Характерно, что либеральная послевоенная Европа породила релятивистскую идеологию постмодернизма, которую в оптимизме никак не обвинишь и которая фундаментально враждебна всему наследию Просвещения, хотя, казалось бы, именно в Просвещении коренятся принципы сегодняшнего либерального устройства. На смену изнурению пришло сытое довольство, а идеализм сменился цинизмом и культом сомнения.

Как мне кажется, этот тезис, пусть и не бесспорный (таких ни в истории, ни в социологии просто не бывает), во многом симметричен и прямо противоположен тезису Тоффлера о шоке будущего: шок прошлого, при ближайшем с ним знакомстве, может оказаться не меньшим, и только в этом направлении мы действительно можем понять, чего на самом деле следует бояться. В то время как знание будущего, со всеми его апокалиптическими предсказаниями, никак нас не вооружает, потому что оно по необходимости фиктивно.
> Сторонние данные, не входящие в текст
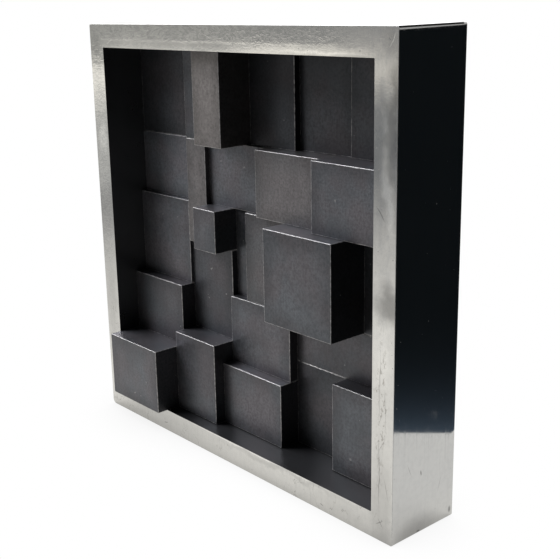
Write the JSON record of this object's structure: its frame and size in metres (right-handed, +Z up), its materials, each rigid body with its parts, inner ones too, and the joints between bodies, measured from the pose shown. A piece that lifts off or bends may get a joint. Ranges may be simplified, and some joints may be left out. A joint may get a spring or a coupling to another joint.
{
  "type": "magnetic desk sculpture",
  "caption": "Square polished metal frame that stands on edge and holds a stepped wall of satin black magnetic blocks, each of which pulls straight off a steel plate.",
  "frame": {"origin": "centre of the frame's underside, on the surface that it stands on", "axes": "+Z up, front facing -Y, +X to the right seen from the front"},
  "size_m": [0.2032, 0.044, 0.2032],
  "materials": {
    "frame": "hand polished, fine scratches",
    "back_plate": "rolled sheet, oiled",
    "plate_screw": "turned, bright",
    "block": "satin black, brushed",
    "magnet": "nickel plated"
  },
  "bodies": {
    "frame_assembly": {"frame": "frame", "back_plate": "back_plate", "plate_screw_top_left": "plate_screw", "plate_screw_top_right": "plate_screw", "plate_screw_bottom_left": "plate_screw", "plate_screw_bottom_right": "plate_screw"},
    "top_left": {"top_left_block": "block", "top_left_magnet": "magnet"},
    "top_narrow": {"top_narrow_block": "block", "top_narrow_magnet": "magnet"},
    "top_proud": {"top_proud_block": "block", "top_proud_magnet": "magnet"},
    "top_centre": {"top_centre_block": "block", "top_centre_magnet": "magnet"},
    "top_inner_right": {"top_inner_right_block": "block", "top_inner_right_magnet": "magnet"},
    "top_right": {"top_right_block": "block", "top_right_magnet": "magnet"},
    "upper_left": {"upper_left_block": "block", "upper_left_magnet": "magnet"},
    "upper_narrow": {"upper_narrow_block": "block", "upper_narrow_magnet": "magnet"},
    "upper_middle": {"upper_middle_block": "block", "upper_middle_magnet": "magnet"},
    "upper_centre": {"upper_centre_block": "block", "upper_centre_magnet": "magnet"},
    "upper_right": {"upper_right_block": "block", "upper_right_magnet": "magnet"},
    "middle_left": {"middle_left_block": "block", "middle_left_magnet": "magnet"},
    "small_cube": {"small_cube_block": "block", "small_cube_magnet": "magnet"},
    "sunk_strip": {"sunk_strip_block": "block", "sunk_strip_magnet": "magnet"},
    "middle_centre": {"middle_centre_block": "block", "middle_centre_magnet": "magnet"},
    "big_square": {"big_square_block": "block", "big_square_magnet": "magnet"},
    "right_strip": {"right_strip_block": "block", "right_strip_magnet": "magnet"},
    "lower_left": {"lower_left_block": "block", "lower_left_magnet": "magnet"},
    "lower_middle": {"lower_middle_block": "block", "lower_middle_magnet": "magnet"},
    "lower_centre": {"lower_centre_block": "block", "lower_centre_magnet": "magnet"},
    "lower_right": {"lower_right_block": "block", "lower_right_magnet": "magnet"},
    "corner_proud": {"corner_proud_block": "block", "corner_proud_magnet": "magnet"},
    "bottom_upright": {"bottom_upright_block": "block", "bottom_upright_magnet": "magnet"},
    "bottom_centre": {"bottom_centre_block": "block", "bottom_centre_magnet": "magnet"},
    "bottom_sunk": {"bottom_sunk_block": "block", "bottom_sunk_magnet": "magnet"},
    "bottom_right": {"bottom_right_block": "block", "bottom_right_magnet": "magnet"}
  },
  "joints": [
    {"name": "top_left_pull", "type": "slide", "parent": "frame_assembly", "child": "top_left", "axis": [0, -1, 0], "range_m": [0, 0.05]},
    {"name": "top_narrow_pull", "type": "slide", "parent": "frame_assembly", "child": "top_narrow", "axis": [0, -1, 0], "range_m": [0, 0.05]},
    {"name": "top_proud_pull", "type": "slide", "parent": "frame_assembly", "child": "top_proud", "axis": [0, -1, 0], "range_m": [0, 0.05]},
    {"name": "top_centre_pull", "type": "slide", "parent": "frame_assembly", "child": "top_centre", "axis": [0, -1, 0], "range_m": [0, 0.05]},
    {"name": "top_inner_right_pull", "type": "slide", "parent": "frame_assembly", "child": "top_inner_right", "axis": [0, -1, 0], "range_m": [0, 0.05]},
    {"name": "top_right_pull", "type": "slide", "parent": "frame_assembly", "child": "top_right", "axis": [0, -1, 0], "range_m": [0, 0.05]},
    {"name": "upper_left_pull", "type": "slide", "parent": "frame_assembly", "child": "upper_left", "axis": [0, -1, 0], "range_m": [0, 0.05]},
    {"name": "upper_narrow_pull", "type": "slide", "parent": "frame_assembly", "child": "upper_narrow", "axis": [0, -1, 0], "range_m": [0, 0.05]},
    {"name": "upper_middle_pull", "type": "slide", "parent": "frame_assembly", "child": "upper_middle", "axis": [0, -1, 0], "range_m": [0, 0.05]},
    {"name": "upper_centre_pull", "type": "slide", "parent": "frame_assembly", "child": "upper_centre", "axis": [0, -1, 0], "range_m": [0, 0.05]},
    {"name": "upper_right_pull", "type": "slide", "parent": "frame_assembly", "child": "upper_right", "axis": [0, -1, 0], "range_m": [0, 0.05]},
    {"name": "middle_left_pull", "type": "slide", "parent": "frame_assembly", "child": "middle_left", "axis": [0, -1, 0], "range_m": [0, 0.05]},
    {"name": "small_cube_pull", "type": "slide", "parent": "frame_assembly", "child": "small_cube", "axis": [0, -1, 0], "range_m": [0, 0.05]},
    {"name": "sunk_strip_pull", "type": "slide", "parent": "frame_assembly", "child": "sunk_strip", "axis": [0, -1, 0], "range_m": [0, 0.05]},
    {"name": "middle_centre_pull", "type": "slide", "parent": "frame_assembly", "child": "middle_centre", "axis": [0, -1, 0], "range_m": [0, 0.05]},
    {"name": "big_square_pull", "type": "slide", "parent": "frame_assembly", "child": "big_square", "axis": [0, -1, 0], "range_m": [0, 0.05]},
    {"name": "right_strip_pull", "type": "slide", "parent": "frame_assembly", "child": "right_strip", "axis": [0, -1, 0], "range_m": [0, 0.05]},
    {"name": "lower_left_pull", "type": "slide", "parent": "frame_assembly", "child": "lower_left", "axis": [0, -1, 0], "range_m": [0, 0.05]},
    {"name": "lower_middle_pull", "type": "slide", "parent": "frame_assembly", "child": "lower_middle", "axis": [0, -1, 0], "range_m": [0, 0.05]},
    {"name": "lower_centre_pull", "type": "slide", "parent": "frame_assembly", "child": "lower_centre", "axis": [0, -1, 0], "range_m": [0, 0.05]},
    {"name": "lower_right_pull", "type": "slide", "parent": "frame_assembly", "child": "lower_right", "axis": [0, -1, 0], "range_m": [0, 0.05]},
    {"name": "corner_proud_pull", "type": "slide", "parent": "frame_assembly", "child": "corner_proud", "axis": [0, -1, 0], "range_m": [0, 0.05]},
    {"name": "bottom_upright_pull", "type": "slide", "parent": "frame_assembly", "child": "bottom_upright", "axis": [0, -1, 0], "range_m": [0, 0.05]},
    {"name": "bottom_centre_pull", "type": "slide", "parent": "frame_assembly", "child": "bottom_centre", "axis": [0, -1, 0], "range_m": [0, 0.05]},
    {"name": "bottom_sunk_pull", "type": "slide", "parent": "frame_assembly", "child": "bottom_sunk", "axis": [0, -1, 0], "range_m": [0, 0.05]},
    {"name": "bottom_right_pull", "type": "slide", "parent": "frame_assembly", "child": "bottom_right", "axis": [0, -1, 0], "range_m": [0, 0.05]}
  ]
}
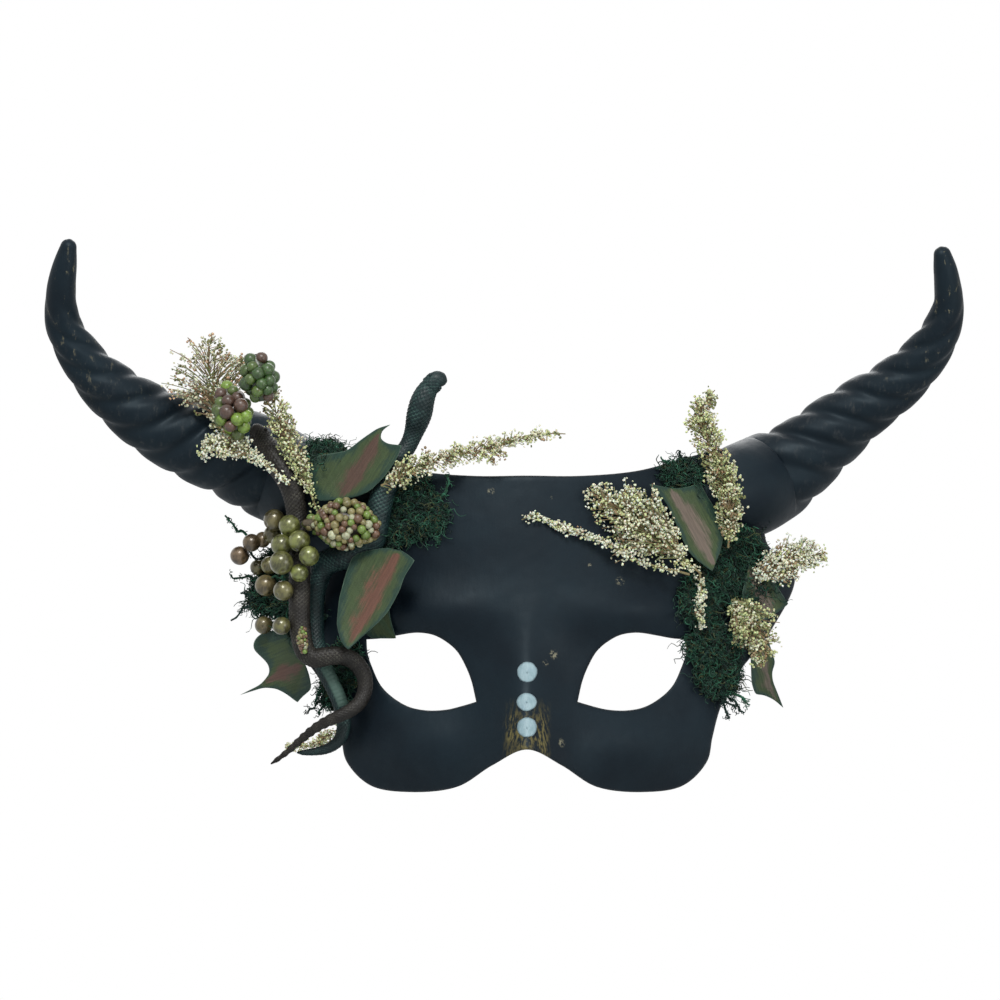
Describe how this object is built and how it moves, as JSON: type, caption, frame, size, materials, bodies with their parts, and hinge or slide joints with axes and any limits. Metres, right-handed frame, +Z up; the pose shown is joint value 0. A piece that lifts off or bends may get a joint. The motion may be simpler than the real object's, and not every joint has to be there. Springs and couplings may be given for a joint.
{
  "type": "masquerade half mask",
  "caption": "Black papier-mache masquerade half mask with two twisted horns, dressed with rubber snakes, fabric leaves, moss, pearly berries and dried flower sprigs",
  "frame": {"origin": "on the inside of the nose bridge, midway between the eye openings, where the mask rests on the wearer's nose", "axes": "+X across the face to the right as one looks at the front, +Y back towards the wearer, +Z up"},
  "size_m": [0.3468, 0.0919, 0.209],
  "materials": {
    "papier_mache": "matte black paint over paper pulp, rubbed thin on the brow and the horn tips, with an old-gold patch under the nose bridge",
    "armature_wire": "bright drawn steel wire, hidden in the paper",
    "eyelet_metal": "black-painted brass, slightly worn",
    "dot_paint": "thick satin grey-blue paint",
    "moss": "dry dark green curled fibres",
    "leaf_fabric": "pressed satin fabric, teal edges fading through olive to a pink-brown rib, fine veins",
    "teal_rubber": "soft rubber with raised scales, pale net and belly",
    "brown_rubber": "soft rubber with raised scales, grey-brown",
    "dried_flower": "matte cream and yellow-green tufts on thin stems",
    "green_bead": "satin beads, lime to dark green with brown ones between",
    "pearly_berry": "pearly olive and khaki lacquer with soft highlights",
    "pip": "small satin beads, cream, pink-brown and lime"
  },
  "bodies": {
    "root": {"berry_01": "pearly_berry", "berry_02": "pearly_berry", "berry_03": "pearly_berry", "berry_04": "pearly_berry", "berry_05": "pearly_berry", "berry_06": "pearly_berry", "berry_07": "pearly_berry", "berry_08": "pearly_berry", "berry_09": "pearly_berry", "berry_10": "pearly_berry", "berry_11": "pearly_berry", "berry_12": "pearly_berry", "berry_13": "pearly_berry", "berry_14": "pearly_berry", "berry_15": "pearly_berry", "berry_16": "pearly_berry", "berry_17": "pearly_berry", "green_cluster_lower": "green_bead", "green_cluster_upper": "green_bead", "horn_left": "papier_mache", "horn_right": "papier_mache", "horn_wire_left": "armature_wire", "horn_wire_right": "armature_wire", "leaf_brow_left": "leaf_fabric", "leaf_brow_right": "leaf_fabric", "leaf_cheek_left": "leaf_fabric", "leaf_cheek_right": "leaf_fabric", "leaf_temple_left": "leaf_fabric", "leaf_temple_left_back": "leaf_fabric", "leaf_temple_right": "leaf_fabric", "mask_shell": "papier_mache", "moss_brow_left": "moss", "moss_brow_right": "moss", "moss_cheek_left": "moss", "moss_cheek_right": "moss", "moss_horn_left": "moss", "moss_temple_left": "moss", "moss_temple_right": "moss", "nose_dot_lower": "dot_paint", "nose_dot_middle": "dot_paint", "nose_dot_upper": "dot_paint", "pip_cluster": "pip", "pip_sprig_left": "pip", "ribbon_eyelet_left": "eyelet_metal", "ribbon_eyelet_right": "eyelet_metal", "snake_brown": "brown_rubber", "snake_teal": "teal_rubber", "sprig_brow_left": "dried_flower", "sprig_chain_right": "dried_flower", "sprig_cheek_right": "dried_flower", "sprig_column_right": "dried_flower", "sprig_crown_right": "dried_flower", "sprig_lace_left": "dried_flower", "sprig_long_right": "dried_flower", "sprig_loop_left": "dried_flower", "sprig_tall_left": "dried_flower", "sprig_temple_right": "dried_flower", "sprig_white_left": "dried_flower"}
  },
  "joints": []
}
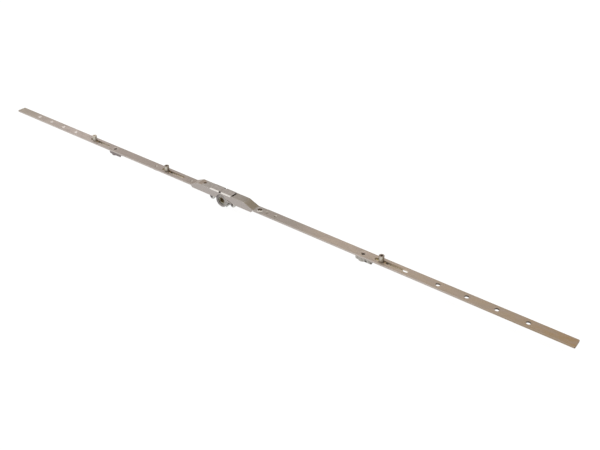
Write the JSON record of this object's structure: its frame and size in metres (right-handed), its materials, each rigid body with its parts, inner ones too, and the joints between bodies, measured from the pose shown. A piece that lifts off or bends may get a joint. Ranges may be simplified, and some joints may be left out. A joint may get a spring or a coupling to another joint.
{
  "type": "window espagnolette",
  "caption": "In-line window espagnolette with a slim faceplate, raised gearbox, square spindle hole in a toothed pinion, sliding drive rod and roller cams.",
  "frame": {"origin": "centre of the square spindle hole, at the middle of the width", "axes": "+X along the faceplate towards the longer arm, +Y across the faceplate, +Z out of the faceplate, the way the cams stand"},
  "size_m": [1.09, 0.016, 0.0294],
  "materials": {
    "faceplate": "satin silver zinc plating",
    "housing": "satin silver, die-cast zinc",
    "casting": "bright die-cast zinc",
    "rivet": "plated steel",
    "rod": "zinc plated, lightly greased",
    "gear": "bright zinc plating",
    "cam": "turned, yellowish zinc plating"
  },
  "bodies": {
    "case": {"faceplate_left": "faceplate", "faceplate_right": "faceplate", "gear_housing": "housing", "gear_cover": "housing", "cheek_near": "casting", "cheek_far": "casting", "lap_rivets": "rivet", "guide_rivet": "rivet", "screw_support_left": "casting", "screw_support_right": "casting"},
    "drive": {"rack": "rod", "drive_rod_left": "rod", "drive_rod_right": "rod"},
    "pinion": {"pinion": "gear"},
    "cam_pin_left": {"cam_pin_left": "cam"},
    "cam_roller_left": {"cam_roller_left": "cam"},
    "cam_pin_middle": {"cam_pin_middle": "cam"},
    "cam_roller_middle": {"cam_roller_middle": "cam"},
    "cam_pin_right": {"cam_pin_right": "cam"},
    "cam_roller_right": {"cam_roller_right": "cam"}
  },
  "joints": [
    {"name": "rod_slide", "type": "slide", "parent": "case", "child": "drive", "axis": [1, 0, 0], "range_m": [0, 0.036]},
    {"name": "pinion_turn", "type": "hinge", "parent": "case", "child": "pinion", "pos_m": [0, 0, 0], "axis": [0, 1, 0], "range_deg": [0, 180]},
    {"name": "cam_pin_left_turn", "type": "hinge", "parent": "drive", "child": "cam_pin_left", "pos_m": [-0.3095, 0, 0.0088], "axis": [0, 0, 1], "continuous": true},
    {"name": "cam_roller_left_spin", "type": "hinge", "parent": "cam_pin_left", "child": "cam_roller_left", "pos_m": [-0.30875, 0, 0.01215], "axis": [0, 0, 1], "continuous": true},
    {"name": "cam_pin_middle_turn", "type": "hinge", "parent": "drive", "child": "cam_pin_middle", "pos_m": [-0.1285, 0, 0.0088], "axis": [0, 0, 1], "continuous": true},
    {"name": "cam_roller_middle_spin", "type": "hinge", "parent": "cam_pin_middle", "child": "cam_roller_middle", "pos_m": [-0.12775, 0, 0.01215], "axis": [0, 0, 1], "continuous": true},
    {"name": "cam_pin_right_turn", "type": "hinge", "parent": "drive", "child": "cam_pin_right", "pos_m": [0.2894, 0, 0.0088], "axis": [0, 0, 1], "continuous": true},
    {"name": "cam_roller_right_spin", "type": "hinge", "parent": "cam_pin_right", "child": "cam_roller_right", "pos_m": [0.29015, 0, 0.01215], "axis": [0, 0, 1], "continuous": true}
  ],
  "couplings": [
    {"joint": "pinion_turn", "follows": "rod_slide", "rad_per_m": 87.266}
  ]
}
Когда Илон Маск, каким бы выдающимся предпринимателем он ни был, предсказывает Третью мировую войну в борьбе за достижения в области искусственного интеллекта, который нам еще предстоит создать, полезно помнить, что он делает это на фоне ядерных испытаний в Северной Корее, диктатор которой может ведь и не дотерпеть до искусственного интеллекта. А также на фоне российского реваншизма, дезорганизации западной системы безопасности и нарастающего всеобщего «пассеизма», любви к суррогату прошлого.

Как отмечает в книге «Суперпрогнозирование» Филип Тетлок, специалист, без шуток, по прогнозированию, любое предсказание на основании наличных данных, сделанное более, чем на пять лет вперед, неотличимо от чисто стохастического, сделанного совершенно наугад. И если апокалипсис по Маску предстоит нам, скажем, в ближайшие три года, то нам от него причитаются более веские доводы, чем те, которые он приводит. А если хоть чуть дальше в будущем, то у нас примерно те же шансы погибнуть от пандемии насморка или оттого, что мы выпьем всю воду. Будущее, которое мы силимся предсказать или даже предотвратить, начинается не с того места, где мы в данный момент находимся, и чтобы его понять, надо как следует оглянуться. Разумнее бояться прошлого, которое в один прекрасный момент может за нами вернуться.